The point about avoiding calling the CRT directly from the main bulk of the 
code does not preclude the use of (suitably thread-aware) CRT calls completely.

The idea is to acknowledge that 
  A) Not all CRT's are equally well crafted or complete.
  B) Thread-aware CRTs are not available with all compilers for all platforms.
  
By writing the main bulk of the code in terms of a virtual CRT using macros, 
the main bulk of the code becomes platform independent. The only change required 
porting the code to different platforms is to write a set of suitable expansions 
for the macros for each platform/ compiler. Where the available CRT is up to the 
job, the macros expand directly to the underlying CRT call.
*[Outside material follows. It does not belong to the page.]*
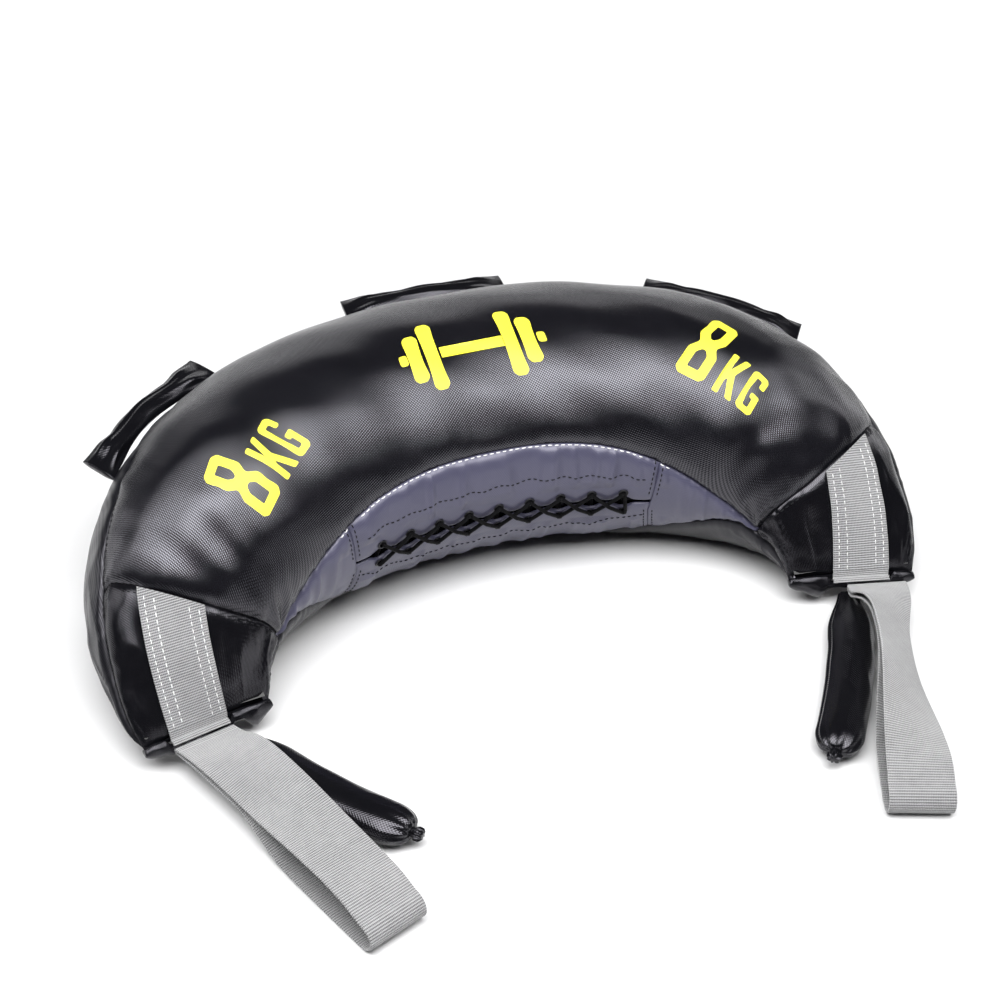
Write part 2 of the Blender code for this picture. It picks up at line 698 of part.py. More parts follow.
def build_sewn_strap(side, sign, webbing):
    """The webbing sewn flat on the end panel, from the cross seam to the lip."""
    across = (shares(SEWN_STRAP_COLUMNS) - 0.5) * WEBBING_WIDTH * SEWN_STRAP_WIDTH_SHARE + SEWN_STRAP_PLACE
    share, offset = np.meshgrid(shares(SEWN_STRAP_ROWS), across, indexing="ij")
    phi = np.full_like(share, LIP_ANGLE)
    for _ in range(SOLVING_ROUNDS):
        theta = np.arccos(offset / half_width(phi))
        start = cross_seam(theta)
        phi = start + (LIP_ANGLE - start) * share
    phi = phi * sign
    height = 2 * FIT_GAP + WEBBING_THICKNESS
    points = raised(phi, theta, np.full_like(phi, height))
    sheet(f"{side}_sewn_strap", points, surface_normal(phi, theta), WEBBING_THICKNESS, webbing)


def build_end_roll(side, sign, black):
    """The rolled edge that closes the end."""
    middle, across, _, _ = end_frame(sign)
    reach = END_WIDTH / 2 - END_ROLL_DIAMETER / 2
    bpy.ops.mesh.primitive_cylinder_add(
        vertices=ROLL_SIDES, radius=END_ROLL_DIAMETER / 2, depth=2 * reach
    )
    item = bpy.context.object
    item.name = f"{side}_end_roll"
    item.data.name = item.name
    turn = Vector(across.tolist()).to_track_quat("Z", "Y").to_matrix().to_4x4()
    item.matrix_world = Matrix.Translation(Vector(middle.tolist())) @ turn
    for owner in list(item.users_collection):
        owner.objects.unlink(item)
    PARTS.objects.link(item)
    item.data.materials.append(black)
    edge = item.modifiers.new("rounded_ends", "BEVEL")
    edge.width = END_ROLL_DIAMETER / 4
    edge.segments = 2
    edge.limit_method = "ANGLE"
    smooth(item)


def finer(table):
    """A table with the value midway between each two entries put in."""
    table = np.asarray(table, float)
    return np.interp(np.arange(2 * len(table) - 1) / 2, np.arange(len(table)), table)


def strap_profile(side):
    """The strap loop's closed middle line, seen from its side: how far out, how high, and its tilt."""
    length, rise, root = STRAP_LENGTH[side], STRAP_RISE[side], STRAP_ROOT_RADIUS
    floor = FIT_GAP + WEBBING_THICKNESS / 2 - END_SEAM_HEIGHT
    start = END_ROLL_DIAMETER / 2 + FIT_GAP + WEBBING_THICKNESS / 2 + root
    near, up, lean = finer(NEAR_PLACE_SHARES), finer(NEAR_RISE_SHARES), finer(NEAR_TILT_SHARES)
    over = root + up * (rise - root)
    under = over - 2 * root - up * (STRAP_LAYER_STEP - 2 * root)
    crest = under[-1]
    top = floor + STRAP_NOSE_HEIGHT
    far = top + finer(UPPER_RISE_SHARES) * (rise - top)
    low = floor + finer(LOWER_RISE_SHARES[side]) * (crest - floor)
    turns = math.pi * (0.5 - shares(NOSE_STEPS))
    half = (top - floor) / 2
    nose = (1 - STRAP_NOSE_LENGTH / length) + np.cos(turns) * STRAP_NOSE_LENGTH / length
    bead = -math.pi * (0.5 + shares(BEAD_STEPS))
    place = [near, finer(UPPER_PLACE_SHARES), nose, finer(LOWER_PLACE_SHARES), near[::-1]]
    place.append(root / length * np.cos(bead))
    height = [over, far, floor + half + half * np.sin(turns), low, under[::-1], root * np.sin(bead)]
    tilt = [lean, finer(UPPER_TILT_SHARES[side]), 0 * nose, finer(LOWER_TILT_SHARES[side]), lean[::-1], 0 * bead]
    return start + length * np.hstack(place), np.hstack(height), np.hstack(tilt)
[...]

Where they are not, 
a suitable alternative can be written that bypasses the CRT and goes directly to 
runtime. 

As an example: Compiling P5 with Borland 5.5 for NT, I encountered the restriction
that the Borland runtime didn't support (fseek) or (f)tell on files > 4GB. The 
underlying platform does, and it was relatively trivial to replace the calls to 
the CRT functions with appropriate NT syscalls and so enable both USE_LARGE_FILES
and PERLIO. 

The only difficulty was that instead of being able to make the changes in a single
place, it was necessary to make essentially the same change in 3 or 4 different files.
To compound matters, the modifications required conditional compilation directives at
all 4 places, and these had to be interspersed with other #ifdefs for other platforms 
and other purposes. 

The idea was to avoid this morass of conditional compilation and copy&paste coding by
pushing the conditional directives in the main code to a single

 #if defined( THIS_PLATFORM ) #include "this_platform_crt.h"
 
Within that header would be a simple set of #ifdefs to include compiler specific
header files. And within those, all the CRT macro expansions. Thus, I sought to 
ease both porting and maintenance. 

It would also become possible to add virtual syscall definitions to the high level
code, and expand them differently, perhaps radically so, on a platform by platform 
basis. In essence, creating a Virtual OS for the VM.
 
 UG> parrot will (according to dan) use one interpreter per
 UG> VM thread and those may run on kernel threads. 
 
>From what I have read, the decision as to whether each VM thread also got a 
separate interpreter was one of the things Dan was opening up to discussion?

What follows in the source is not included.